Montreal Crash Kills 11

It was to have been a routine flight from Montreal to Peterborough, Ont., for a group of General Electric Canada engineers. Instead, it ended in tragedy just 27 minutes after the chartered commuter plane took off from Montreal's Dorval Airport on June 18. By the time the twin turboprop Fairchild Metroliner II came to a fiery halt after an emergency landing at nearby Mirabel Airport's runway 24, there appeared little rescue workers could do. Although firefighters doused the flames and tried to revive passengers, all 11 people on board - nine passengers and two crew - died. "They tried to save people," says Pierre Marineau, head of the airport firefighters' union, "but it was too late." It was the worst airplane crash in Canada since 1989, when 24 were killed after a regional jet crashed in Dryden, Ont.

Nine minutes after takeoff, Jean Provencher, a veteran pilot for the plane's owner, Rouyn-Noranda-based Propair, radioed Dorval air traffic controllers to report trouble with the hydraulic system. Provencher said the problem was under control. Ten minutes later, he alerted controllers that the plane's left engine had burst into flames, forcing the pilots to shut it down and attempt an emergency landing at Mirabel, 50 km northwest of Montreal. The crippled aircraft struggled towards the airport with its left engine, wing and fuselage ablaze. But it hit the runway upside down, which investigators believe was the result of losing a wing shortly before landing.

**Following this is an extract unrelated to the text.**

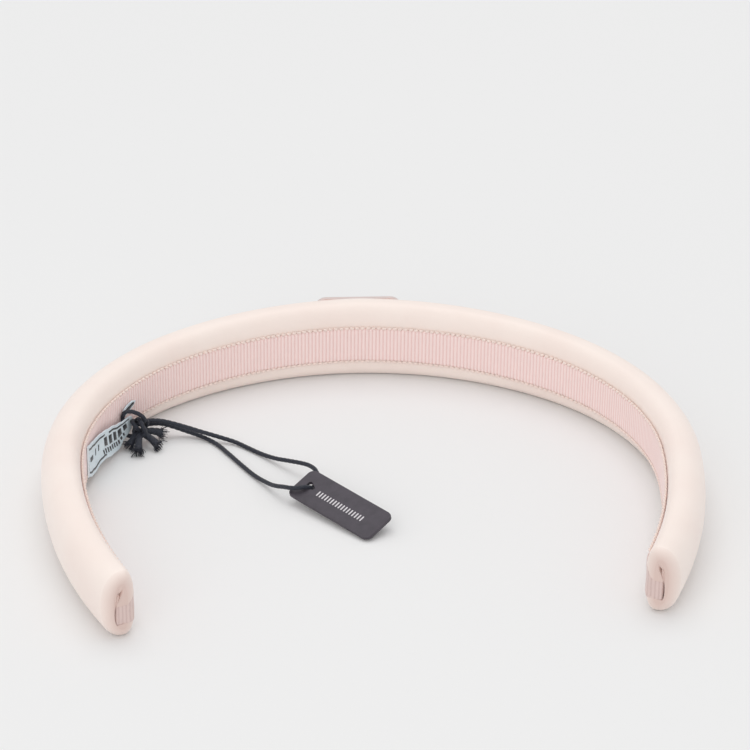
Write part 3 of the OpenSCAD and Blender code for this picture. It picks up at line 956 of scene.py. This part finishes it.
def tip_row(side, inset, back, f, slit_growth=0):
    """A row of the leather's end: f goes from its rounded edge, 0, to the slit, 1."""
    angles = [-TURNED_IN] + AROUND + [TURNED_IN]
    tip = TIP_RUN[side]
    closing = min(1, inset / TIP_ROUND)
    bare = {
        edge: mix(lining_z(side, tip) + edge * COVER_GAP / 2, SLIT_Z + edge * BARE_HALF, closing)
        for edge in (-1, 1)
    }
    row = []
    for angle in angles:
        n, z = section(side, tip, angle, inset)
        if abs(angle) == TURNED_IN:
            n, z = inset, bare[math.copysign(1, angle)]
        elif math.cos(angle) < 0:
            z = max(z, bare[1]) if angle > 0 else min(z, bare[-1])
        around = angle * LIP_SHARE
        slit_n = SLIT_N[side] + (SLIT_HALF_W + slit_growth) * math.cos(around)
        slit_z = SLIT_Z + (SLIT_HALF_H + slit_growth) * math.sin(around)
        depth = back + (tip_crease(angle, f) if 0 < f < CREASES_END else 0)
        row.append(hoop(side, tip - depth, mix(n, slit_n, f), mix(z, slit_z, f)))
    return row


EDGE_TURNS = (15, 30, 45, 60, 75, 90)
# Rows over the end: how far each is on its way to the slit, and how far back from the end face
FACE = [(0.06 * i, 0) for i in range(1, 16)]
LIPS = [(0.95, 0.1), (0.985, 0.35), (1, 0.8), (1, 1.4)]
# The leather's inside goes this share of the way, to a slit that is wider all round
INSIDE_SHARE, INSIDE_GROWTH = 0.85, 0.5


def tip_rows(side):
    """The leather's outer and inner rows over the end, each with its UV position."""
    thin = TIP_ROUND - COVER_T
    for degrees in EDGE_TURNS:
        c, s = math.cos(math.radians(degrees)), math.sin(math.radians(degrees))
        outside = tip_row(side, TIP_ROUND * (1 - c), TIP_ROUND * (1 - s), 0)
        inside = tip_row(side, TIP_ROUND - thin * c, TIP_ROUND - thin * s, 0)
        yield outside, inside, END_UV - EDGE_UV_LENGTH * (1 - degrees / 90)
    for f, back in FACE + LIPS:
        outside = tip_row(side, TIP_ROUND, back, f)
        inside = tip_row(side, TIP_ROUND, back + COVER_T, INSIDE_SHARE * f, INSIDE_GROWTH)
        yield outside, inside, END_UV + END_UV_LENGTH * f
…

The Canadian flag flew at half-mast last week at the General Electric plant in Lachine, Que., where nine of the victims worked (they had been heading to the company's Peterborough plant). The loss was also felt at Propair; at a news conference, company president Jean Pronovost choked back tears as he paid homage to Provencher. "He had a concern for safety that, in my opinion, was exceptional," he said. Industry observers, meanwhile, noted that Propair is considered a reputable charter operator. "They are respected not only by myself but by their peers for being the best of the best," said Brian Jenner, president of the Quebec Air Transport Association, which represents 75 air carriers. And San Antonio, Tex.-based Fairchild Aerospace Corp., which markets the aircraft, maintains that the Metroliner planes have a good safety record. Pronovost called the cause of the crash a mystery, saying: "It must have been the result of a mechanical failure."

Although Transportation Safety Board of Canada investigators are now focusing on the plane's hydraulic system, they are expected to take a year to complete their findings. By week's end, they had retrieved the cockpit voice-recorder, which contains the conversations between the pilot and the control towers as well as ambient sounds in the plane. What is clear is that the crew of Flight 420 faced a horrific ordeal. According to Jean Lapointe, an aviation consultant and Air Canada pilot with 20 years experience, it was "a very critical nightmare situation." A nightmare not only for the victims but for their grieving families, friends and colleagues.